Dr. Eric Dienstfrey is Postdoctoral Fellow in American Music at the University of Texas at Austin. Eric is a historian of sound, cinema, and media technology. His paper “The Myth of the Speakers: A Critical Reexamination of Dolby History” won the Society of Cinema and Media Studies’ Katherine Singer Kovács Essay Award for best article of the year in 2016.

Transcript

[ominous music plays]

[CRIS CHEEK]

This…is…Phantom Power.

[MACK HAGOOD]

Episode 17…

[low horn instruments play]

[CRIS]

The Sounds of Silents

[ERIC DEINSTFRY]

We think of going to movies as going to the movies but for a lot of audiences, they were going to hear a live concert that was accompanied by motion pictures. And there’s this great anecdote that Anna Windisch uncovered in their scholarship in Viennese practices from the turn of the century. And they found a series of films, I believe, where you had the motion picture printed on film, but you also had a visual recording of the conductor, conducting a score that was meant to go along with that film. So I believe it was sort of like a superimposed image. So when you screen the film, you’ll see the conductor on screen conducting. And then the orchestra that was live in the theater playing would take its cues from the conductor that was on screen.

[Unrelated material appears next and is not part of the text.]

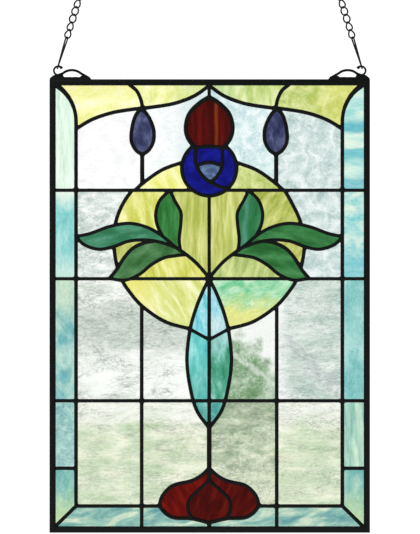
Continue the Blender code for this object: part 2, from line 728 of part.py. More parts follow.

[conductor taps baton, and orchestra plays]

[MACK]

It’s Phantom Power. I’m Mack Hagood.

[CRIS]

And I’m cris cheek. So what are we listening to here, Mack?

[MACK]

This is Eric Deinstfry. He’s a historian of sound technology and sound media working at the University of Texas, Austin. And he knows a lot about the history of sound in motion pictures.

[CRIS]

So what’s he talking about?

[MACK]

It’s this crazy story told me about the silent film era in Vienna. You know, back in the early days of film, people had to figure out how to combine music and film. And as you can imagine in Vienna they had this illustrious classical music today.